Elektrikli kaykay sistemlerinde araçların bir kimlik numarasına sahip olmasının birçok dünya şehrinde uygulandığının altını çizen Cihan, “Burada amaç plaka üzerinden bir kazanç elde etmek değildir. İşletmeci firma ve kullanıcı dışında üçüncü tarafların ihlal ya da herhangi bir acil durum sırasında gerekli başvuru ve iletilerin kısa yoldan yapılabilmesini sağlamaktır. Herhangi bir kaza ya da ihlal sırasında bir yer belirtmeksizin sadece kaykaya ait kimlik numarası üzerinden gereken yardım ya da şikâyet kolayca yapılabilir. İşletmeci firmalar her bir kaykaya ait zaten kendi sistemleri içinde bir kod barındırıyor. Plaka bunun sadece üçüncü kişilerce görünürlüğünü sağlamanın bir yoludur” ifadelerini kullandı.

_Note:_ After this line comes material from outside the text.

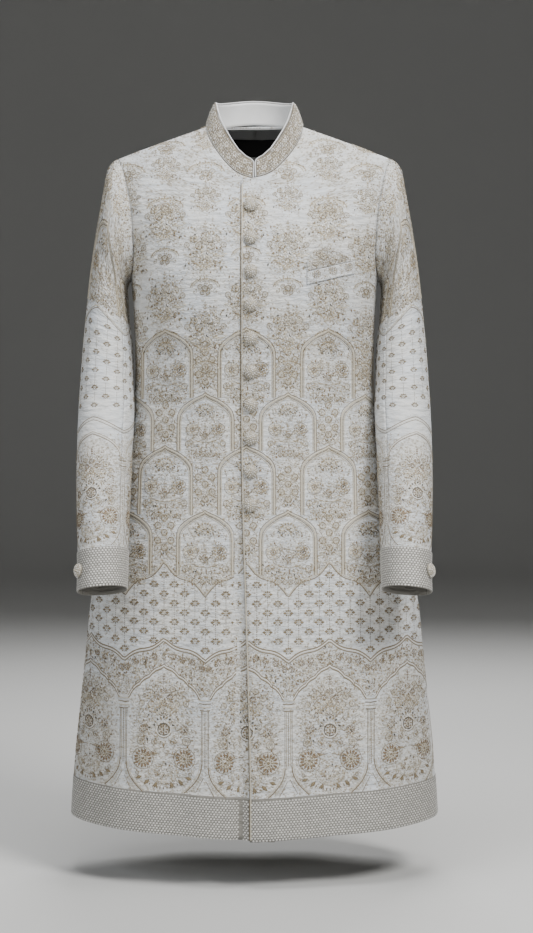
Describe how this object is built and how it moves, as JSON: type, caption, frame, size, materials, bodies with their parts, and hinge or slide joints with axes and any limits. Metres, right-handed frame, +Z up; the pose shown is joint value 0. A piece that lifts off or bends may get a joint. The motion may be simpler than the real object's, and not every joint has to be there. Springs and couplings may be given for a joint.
{
  "type": "sherwani coat",
  "caption": "Ivory sherwani coat with all-over beige and gold embroidery, stand collar, covered buttons and woven borders",
  "frame": {"origin": "midway between the two points where the shoulder seams meet the neckline, the line the wearer's shoulders carry the coat on", "axes": "+Z up along the coat's length, +X to the wearer's left, -Y to the coat's front"},
  "size_m": [0.574, 0.3861, 1.1395],
  "materials": {
    "brocade": "ivory silk with dense beige and antique gold thread work, soft sheen",
    "beaded": "cloth closely covered in cream and gold beads and thread",
    "satin": "pale satin lining and piping, smooth",
    "label": "plain black woven label, matt"
  },
  "bodies": {
    "root": {"front_left": "brocade", "front_right": "brocade", "back": "brocade", "top_sleeve_left": "brocade", "top_sleeve_right": "brocade", "under_sleeve_left": "brocade", "under_sleeve_right": "brocade", "breast_welt": "brocade", "pocket_square": "brocade", "collar": "beaded", "button_01": "beaded", "button_02": "beaded", "button_03": "beaded", "button_04": "beaded", "button_05": "beaded", "button_06": "beaded", "button_07": "beaded", "button_08": "beaded", "button_09": "beaded", "button_10": "beaded", "cuff_button_left": "beaded", "cuff_button_right": "beaded", "collar_lining": "satin", "collar_piping": "satin", "neck_facing": "satin", "neck_label": "label"}
  },
  "joints": []
}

YÖNERGEYE DAİR DİĞER ÖNEMLİ DETAYLAR
Kamuoyunda sıkça dile getirilen ve tartışılan bu iki konu dışında yönergede elektrikli kaykayların sürüş kültürünün gelişmesi, kullanıcı güvenliği ve toplumun bilinçlendirilmesine dair daha birçok düzenleme bulunuyor. Öngörülen diğer önemli düzenlemeler şöyle;
Firmalara her yıl en az bir adet kitlesel bilinçlendirme kampanyası yapması zorundadır.- Araçlarda düşme sensörü bulundurulması zorunludur. Hareket halindeki bir kaykayın düşme sensöründen uyarı alınması durumunda anında kullanıcı ile bağlantıya geçilip acil yardıma ihtiyacı olup olmadığının sorulması, gerekiyorsa 112 acil hizmetinin sistemdeki yer bilgisine göre yönlendirilmesi gereklidir.
- Kullanıcılar için denetleme mekanizması oluşturulması, birden fazla ihlale konu olan kişilerin süreli olarak kullanım haklarının kısıtlanması sağlanmalıdır.
- Anonim sürüş verilerini açık veri ilkeleri doğrultusunda yerel yönetimler ile paylaşılmalıdır.
- İşletme yapan firmalar ISO 27001, ISO 9001, OHSAS 18001, ISO 14001 ve ISO 39001 belgelerine sahip olmalıdır.
- Oluşabilecek zararlar ve üçüncü şahıslara verilebilecek zararlara yönelik her bir kaykayın sigorta yapılması gerekmektedir.
- Keyif verici madde ile kullanıldığı belirlendiğinde ilk ihlalde kullanıcının kullanım hakkı 180 gün askıya alınır, ikinci ihlalde süresiz olarak sistem üyeliği iptal edilir.
- %10 şarj düzeyinin alındaki araçların kullanımda bulundurulamaz.
- İşletme yapan firmalar KVKK kapsamında gizlilik taahhütnamesi vermek zorundadırlar.